Snapping Turtle Rescue Attempt

Unfortunately, when I reached out this morning to see how my little rescue turtle was doing, I heard back that she didn’t make it through the night. I’ll be honest with you, I shed a few tears over the news as it was so sad to think of her dying just because she was trying to get to her pond. But, I also knew that with the efforts of our small team, we at least kept her from getting hit again, causing even more pain, or cooking all day long on the road if she couldn’t get to shade.

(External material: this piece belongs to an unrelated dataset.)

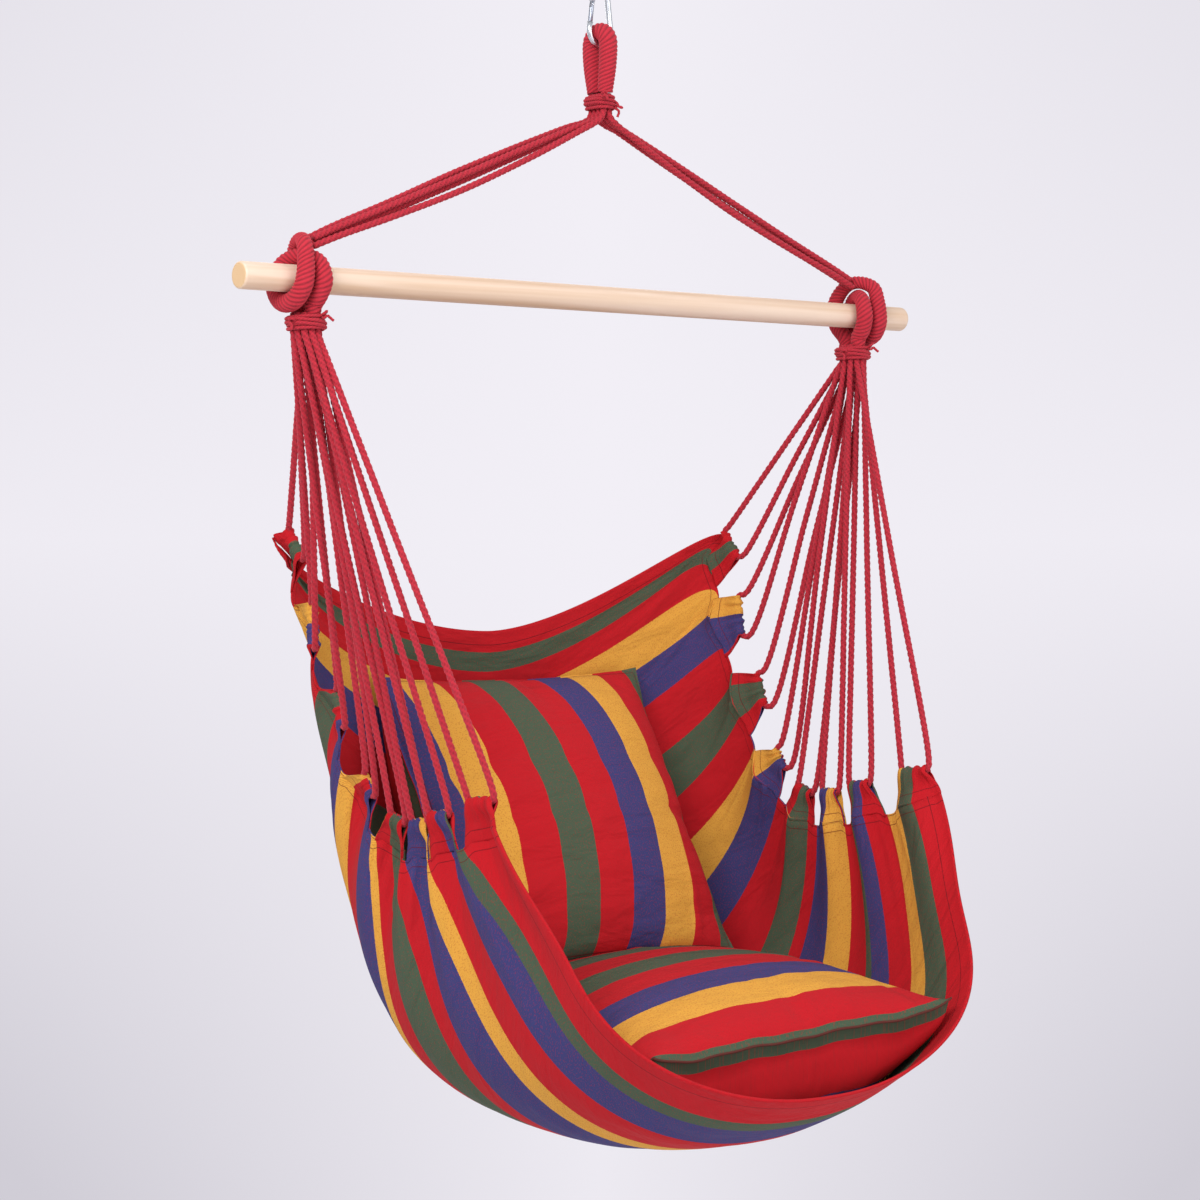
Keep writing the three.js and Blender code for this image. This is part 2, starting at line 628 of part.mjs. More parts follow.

All day today I went back and forth about whether or not to share this story. It’s not something with a happy ending. Nor am I looking for credit for such a small effort. I also didn’t want to exploit her suffering just for content for a blog post. In the end, the reason I am writing this is because I thought maybe other people might think twice when they drive by an injured turtle and now know that just because their shell is broken doesn’t mean that they’ve already passed. With the right help the turtle might survive and that’s the story I hope you get to write one day.

Extra Turtle Tips: If you’re lucky enough to see a turtle crossing the road who isn’t injured, help them along to the side of the street **in the direction they were already going**. I also recommend looking up a turtle rehabilitator and getting their contact info into your phone so you’re not struggling like I was. Oh! And put a cardboard box and gloves in your car — so much better than a blanket and totebag!